With the new contexts API release, developers can save their team valuable time while enhancing security practices. We know maintaining your organization’s security is crucial. There is the need to meet strict compliance guidelines, such as FedRAMP and GDPR, and what seems to be an increasing number of breaches, like the compromise of over 150,000 video security cameras as a result of a targeted Jenkins server. Acknowledging the importance of security is only the first step, though; you must also be actively vigilant about managing your security. On CircleCI, customers can proactively manage security requirements in myriad ways, like managing your organization’s sensitive keys or secrets. This process can be challenging when using CI/CD to create an automated delivery pipeline.
Secrets are likely required to build, test, and deploy across multiple projects. Sharing them among your team while maintaining their security can be difficult. In this article, we will cover how using our new contexts API as part of your team’s security strategy can help automate your secret rotation according to best practices, providing the most protection possible.
Managing secrets with CircleCI contexts
To get the most out of CI/CD workflows on CircleCI, developers need to connect to private datastores and access-restricted services. Teams may even connect directly to their infrastructure to push production artifacts. CircleCI enables you to store credentials and other secrets securely in the form of contexts for use during builds.
Despite the countless hours and brainpower that CircleCI and your organization put into keeping these values safe, no system is perfect. In all information systems, it is possible that an unauthorized party could gain access to private data. However, CircleCI makes a concerted effort to ensure that your secrets stay protected. Implementing good security practices including periodic rotation of secrets limits any possible exposure and can prevent a breach from happening in the first place.
Maintaining good secrets hygiene
A secret is any information that you need to protect from unauthorized access, like keys used for cryptography or access to a resource. Secret rotation is the process of replacing and invalidating old secrets.
Good secrets hygiene includes rotating secrets periodically and when someone’s access has been revoked. If an employee leaves your company, or if someone in your organization is transferred to another department, all secrets they had access to should be rotated.
What about secret exposures you do not know about? Perhaps a raised exception in logs contains a secret value, exposing it to people who should not have access to it. Any system that handles secrets has the potential for accidental exposure due to human or machine error, and that includes code that builds on CircleCI.
Our efforts to protect your secrets include encryption at rest and in transit, masking of secret values in build logs, and logging access to secret data stores by CircleCI employees. We are the first CI/CD tool to meet the rigorous security and privacy NIST-standards of FedRAMP, in addition to being SOC II Type 2 compliant.
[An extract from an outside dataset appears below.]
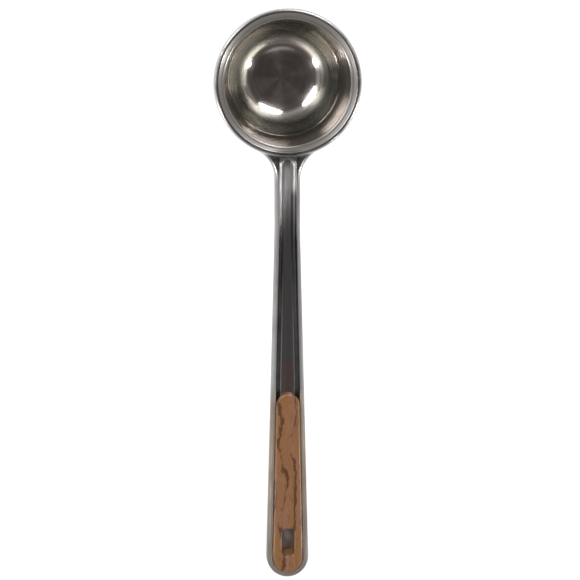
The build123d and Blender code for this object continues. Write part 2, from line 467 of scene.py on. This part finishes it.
def neck_shade(tree, steel):
    """Share of black on the rim where it passes over the neck."""
    across = between(tree, maths(tree, "ABSOLUTE", steel.x), *neck_shade_across)
    started = between(tree, steel.y, *neck_shade_starts)
    not_ended = between(tree, steel.y, *neck_shade_ends)
    return maths(tree, "MULTIPLY", across, started, not_ended)


def painted_polish_rays(tree, steel):
    """Share of black in the painted rays on the bowl's bottom, which stand in for the reflections of its
    turned polish.
    """
    rays = between(tree, noise(tree, steel.outward, ray_rates, ray_detail), *ray_shade)
    return maths(tree, "MULTIPLY", rays, between(tree, steel.radius, *ray_share))


def painted_inlay_reflection(tree, steel):
    """Share of the faint painted brown reflection of the inlay on the groove's floor in front of the inlay.
    """
    across = between(tree, maths(tree, "ABSOLUTE", steel.x), *inlay_reflection_across)
    return maths(tree, "MULTIPLY", across, between(tree, steel.y, *inlay_reflection_starts))


def painted_edge_tone(tree, steel):
    """Tone of the rolled edges, painted reflection with painted light and shade, which changes towards the
    groove.
    """
    inner_level = between(tree, steel.along, *inner_edge_step)
    level = between(tree, steel.outside, *full_edge_step, inner_level, 1.0)
    return scaled(tree, tone_at(tree, steel.radius, edge_painted_tones, handle_reach), level)


def steel_colour(tree, steel, broad, cloud):
    """Tone of each zone, painted lighter or darker to stand in for its reflections, darkened by the marks
    and the painted shades.
    """
    dark_marks = between(tree, broad, *broad_mark_shade)
    dark_clouds = between(tree, cloud, *cloud_shade)
    # Painted shade on the groove's sides and on the rim over the neck, and painted rays on the bowl's bottom
    shades = (side_shade(tree, steel), neck_shade(tree, steel), painted_polish_rays(tree, steel))
    black_share = maths(tree, "ADD", dark_marks, dark_clouds, *shades)
    inside = maths(tree, "MAXIMUM", steel.faces_up, steel.on_handle)
    # Painted reflection: tones by zone inside the bowl and along the groove's floor
    colour = blend(tree, inside, outside_tone, tone_at(tree, steel.radius, bowl_painted_tones, bowl_reach))
    # Painted reflection of the inlay on the groove's floor
    colour = blend(tree, painted_inlay_reflection(tree, steel), colour, inlay_reflection_colour)
    # Painted reflection, light and shade on the rolled edges
    colour = blend(tree, steel.on_edge, colour, painted_edge_tone(tree, steel))
    return blend(tree, black_share, colour, (0.0, 0.0, 0.0))


def steel_roughness(tree, steel, broad, cloud):
    """Roughness of each zone, made uneven by wear."""
    in_bowl = level_at(tree, steel.radius, bowl_roughness, bowl_reach)
    in_bowl = blend(tree, steel.faces_up, outside_roughness, in_bowl, "FLOAT")
    on_floor = level_at(tree, steel.radius, floor_roughness, handle_reach)
    on_side = level_at(tree, steel.radius, side_roughness, handle_reach)
    on_edge = between(tree, steel.radius, *flare_step)
    polish = blend(tree, steel.on_handle, in_bowl, on_floor, "FLOAT")
    polish = blend(tree, steel.on_side, polish, on_side, "FLOAT")
    polish = blend(tree, steel.on_edge, polish, on_edge, "FLOAT")
    broad_wear = maths(tree, "MULTIPLY", broad, broad_wear_share)
    cloud_wear = maths(tree, "MULTIPLY", cloud, cloud_wear_share)
    wear = between(tree, maths(tree, "ADD", broad_wear, cloud_wear), *wear_step)
    return maths(tree, "MULTIPLY", polish, wear)


def across_polish(tree, steel):
    """Direction across the polish: away from the bowl's axis, and sideways on the handle."""
    x, y, _ = split(tree, steel.outward)
    radial = join(tree, x, maths(tree, "MULTIPLY", y, cos(tilt)), maths(tree, "MULTIPLY", y, sin(tilt)))
    return blend(tree, steel.on_handle, radial, (1.0, 0.0, 0.0), "VECTOR")


def steel_finish():
    """Polished stainless: polish marks run round the bowl and along the handle."""
    material, tree, shader = new_material("polished_steel")
    steel = steel_zones(tree)
    broad, fine = polish_marks(tree, steel)
    cloud = noise(tree, steel.place, cloud_rate, fine_detail)
    relief = bump(tree, {"Height": fine, "Distance": fine_mark_height})
    relief = bump(tree, {"Height": broad, "Distance": broad_mark_height, "Normal": relief})
    fill(tree, shader, {
        "Base Color": steel_colour(tree, steel, broad, cloud),
        "Roughness": steel_roughness(tree, steel, broad, cloud),
        "Metallic": 1.0,
        "Anisotropic": steel_anisotropy,
        "Tangent": across_polish(tree, steel),
        "Normal": relief,
    })
    return material


def screw_finish():
    """Plain turned stainless with fine rings and a few dull specks."""
    material, tree, shader = new_material("screw_steel")
    place = make(tree, "TexCoord").outputs["Object"]
    rings = noise(tree, place, screw_ring_rates)
    specks = between(tree, noise(tree, place, screw_speck_rate, fine_detail), *screw_speck_step)
    fill(tree, shader, {
        "Base Color": blend(tree, specks, *screw_tones),
        "Roughness": between(tree, rings, *screw_roughness),
        "Metallic": 1.0,
    })
    return material


# Inlay

def in_slot(tree, x, y, z):
    """Share of the walls of the hanging slot, where shade is painted on the inlay."""
    side = between(tree, maths(tree, "ABSOLUTE", x), *slot_half_width_step)
    down = between(tree, z, *slot_height_step)
    return maths(tree, "MULTIPLY", side, down, maths(tree, "LESS_THAN", y, -slot_start))


def grain_streaks(tree, place):
    """Share of the grain's dark streaks and hairlines, and the place as it bends with them."""
    x, y, z = split(tree, place)
    drift = off_middle(tree, noise(tree, place, wander_rates))
    fraying = noise(tree, place, fraying_rates, fine_detail, fine_roughness)
    bent_x = maths(tree, "ADD", x, maths(tree, "MULTIPLY", drift, grain_wander))
    bent = join(tree, bent_x, y, z)
    frayed_x = maths(tree, "ADD", bent_x, maths(tree, "MULTIPLY", off_middle(tree, fraying), grain_fraying))
    across = maths(tree, "FRACT", maths(tree, "DIVIDE", frayed_x, grain_spacing))
    off_line = maths(tree, "ABSOLUTE", off_middle(tree, across))
    width = between(tree, noise(tree, bent, streak_width_rates), *streak_width_step)
    streak = between(tree, maths(tree, "SUBTRACT", off_line, width), *streak_edge_step)
    off_hair = maths(tree, "ABSOLUTE", off_middle(tree, noise(tree, bent, hairline_rates)))
    whole = between(tree, fraying, *hairline_break_step)
    hairline = maths(tree, "MULTIPLY", between(tree, off_hair, *hairline_step), whole)
    return maths(tree, "MAXIMUM", streak, hairline), bent


def inlay_gloss(tree, y, walls):
    """Weight of the inlay's clear coat."""
    sideways = maths(tree, "ABSOLUTE", split(tree, surface_normal(tree))[0])
    gloss = between(tree, sideways, *side_gloss_step, between(tree, y, *front_gloss_step), 0.0)
    return maths(tree, "MULTIPLY", gloss, between(tree, walls, *slot_gloss_step))


def inlay_finish():
    """Moulded plastic with a printed wood grain: long wavy dark streaks on warm brown, and painted shade on
    the walls of the hanging slot.
    """
    material, tree, shader = new_material("inlay_wood_grain")
    place = ladle_place(tree)
    x, y, z = split(tree, place)
    streak, bent = grain_streaks(tree, place)
    fibre = noise(tree, bent, fibre_rates, fine_detail, fine_roughness)
    walls = in_slot(tree, x, y, z)
    layers = [
        (between(tree, noise(tree, bent, patch_rates), *patch_step), patch_tone),
        (between(tree, fibre, *dark_fibre_step), dark_fibre_tone),
        (between(tree, fibre, *pale_fibre_step), pale_fibre_tone),
        (maths(tree, "MULTIPLY", streak, streak_strength), streak_tone),
        # Painted shade on the walls of the slot
        (walls, slot_shade_tone),
    ]
    colour = srgb(wood_tone)
    for share, tone in layers:
        colour = blend(tree, share, colour, srgb(tone))
    height = maths(tree, "SUBTRACT", maths(tree, "MULTIPLY", fibre, fibre_relief), streak)
    relief = bump(tree, {"Height": height, "Distance": wood_relief_height, "Strength": wood_relief_strength})
    fill(tree, shader, {
        "Base Color": colour,
        "Roughness": between(tree, fibre, *wood_roughness),
        "Coat Weight": inlay_gloss(tree, y, walls),
        "Coat Roughness": coat_roughness,
        "Normal": relief,
    })
    return material


def dress(node, material):
    """Gives a CAD node its finish."""
    mesh = frame["nodes"][node].data
    mesh.materials.clear()
    mesh.materials.append(material)


dress("ladle_body", steel_finish())
dress("inlay_screws", screw_finish())
dress("grip_inlay", inlay_finish())


# Stage

def floor_finish():
    """Plain for the light on the ladle, and lit for the camera and for mirrors save close to the ladle,
    where painted brown contact shade takes over.
    """
    material, tree, shader = new_material("pale_floor")
    tree.nodes.remove(shader)
    rays = make(tree, "LightPath").outputs
    seen = maths(tree, "MAXIMUM", rays["Is Camera Ray"], rays["Is Glossy Ray"], rays["Is Transmission Ray"])
    plain = make(tree, "BsdfDiffuse", {"Color": floor_colour}).outputs[0]
    # Painted contact shade: where the ladle hides the floor, its glow fades and its colour turns brown
    closeness = make(tree, "AmbientOcclusion", {"Distance": contact_reach}).outputs["AO"]
    open_sky = between(tree, closeness, *contact_step)
    tint = blend(tree, open_sky, painted_contact_shade_colour, lit_floor_colour)
    shaded = make(tree, "BsdfDiffuse", {"Color": tint}).outputs[0]
    glow_strength = maths(tree, "MULTIPLY", open_sky, lit_floor_glow)
    glow = make(tree, "Emission", {"Strength": glow_strength}).outputs[0]
    lit = make(tree, "AddShader", {0: shaded, 1: glow}).outputs[0]
    mixed = make(tree, "MixShader", {0: seen, 1: plain, 2: lit}).outputs[0]
    fill(tree, tree.nodes["Material Output"], {"Surface": mixed})
    return material


def add_floor():
    """Pale floor that stays white for the camera and in the steel, and keeps the ladle's shadow, with
    painted contact shade close to it.
    """
    reach = floor_reach
    corners = [(-reach, -reach, 0), (reach, -reach, 0), (reach, reach, 0), (-reach, reach, 0)]
    mesh = bpy.data.meshes.new("floor")
    mesh.from_pydata(corners, [], [(0, 1, 2, 3)])
    mesh.materials.append(floor_finish())
    floor = bpy.data.objects.new("floor", mesh)
    bpy.context.scene.collection.objects.link(floor)


def heading(azimuth, elevation):
    """Unit vector of a direction given in degrees."""
    turn, lift = radians(azimuth), radians(elevation)
    return Vector((cos(turn) * cos(lift), sin(turn) * cos(lift), sin(lift)))


def add_room():
    """Surroundings: pale low down and dark overhead, darkest a little towards the handle's end."""
    world = bpy.data.worlds.new("room")
    bpy.context.scene.world = world
    world.use_nodes = True
    tree = world.node_tree
    way = make(tree, "TexCoord").outputs["Generated"]
    share = between(tree, dot(tree, way, heading(*dark_pole)), -1.0, 1.0, course="LINEAR")
    stops = [((cosine + 1) / 2, colour) for cosine, colour in room_stops]
    fill(tree, tree.nodes["Background"], {"Color": ramp(tree, share, stops)})


def add_soft_boxes():
    """Round and oval lights that face the ladle."""
    for azimuth, elevation, width, height, radiance in soft_boxes:
        light = bpy.data.lights.new("soft_box", "AREA")
        light.shape = "ELLIPSE"
        light.size = width
        light.size_y = height
        light.energy = radiance * width * height * pi
        box = bpy.data.objects.new("soft_box", light)
        bpy.context.scene.collection.objects.link(box)
        way = heading(azimuth, elevation)
        box.location = way * soft_box_distance
        box.rotation_euler = way.to_track_quat("Z", "Y").to_euler()
        box.visible_camera = False


def axes_from(first, second):
    """Rotation whose X lies along first and whose Z stands on the plane of first and second."""
    x = first.normalized()
    z = first.cross(second).normalized()
    return Matrix((x, z.cross(x), z)).transposed()


def pixel_ray(pixel, focal):
    """Ray of the camera through a pixel of the photograph, for a focal length in pixels."""
    return Vector((pixel[0] - photo_size / 2, photo_size / 2 - pixel[1], -focal))


def focal_length(angle):
    """Focal length in pixels at which rim centre and handle end are seen an angle apart."""
    near, far = focal_limits
    for _ in range(focal_halvings):
        focal = (near + far) / 2
        if pixel_ray(rim_centre_pixel, focal).angle(pixel_ray(handle_end_pixel, focal)) > angle:
            near = focal
        else:
            far = focal
    return focal


def add_camera():
    """Camera over the ladle, aimed so that rim centre and handle end fall on their pixels."""
    camera_side = -camera_height * tan(radians(camera_left_degrees))
    place = Vector((camera_side, camera_along, camera_height))
    low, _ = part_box("ladle_body")
    to_rim = rim_centre - place
    to_end = Vector((0.0, low.y, handle_end_height)) - place
    focal = focal_length(to_rim.angle(to_end))
    seen_axes = axes_from(pixel_ray(rim_centre_pixel, focal), pixel_ray(handle_end_pixel, focal))
    turn = axes_from(to_rim, to_end) @ seen_axes.inverted()
    camera = bpy.data.objects.new("camera", bpy.data.cameras.new("camera"))
    bpy.context.scene.collection.objects.link(camera)
    camera.matrix_world = Matrix.Translation(place) @ turn.to_4x4()
    camera.data.sensor_width = sensor_width
    camera.data.lens = focal * sensor_width / photo_size
    camera.data.clip_end = camera_sight
    bpy.context.scene.camera = camera


add_floor()
add_room()
add_soft_boxes()
add_camera()
bpy.context.scene.view_settings.view_transform = "Standard"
Recommendations for secret rotation
CircleCI recommends automating your secret rotation to guard against human error and ensuring that it is done periodically. Here are some guidelines for using secrets with CircleCI:
- Use the Principle of Least Privilege. Give only the exact permissions to the secrets you pass to CircleCI necessary for your builds and deploys
- Automate adding and updating secrets in CircleCI contexts using the CircleCI CLI or the API
- Schedule regular secret rotations that fit the unique needs and risk profile of your team
The guidelines described in this article are especially relevant for large organizations, but even maintainers of small open-source projects may want to improve their secrets hygiene to prevent the breach of a popular library. With some upfront effort in design and automation, you can strengthen your security posture regardless of the size of your organization.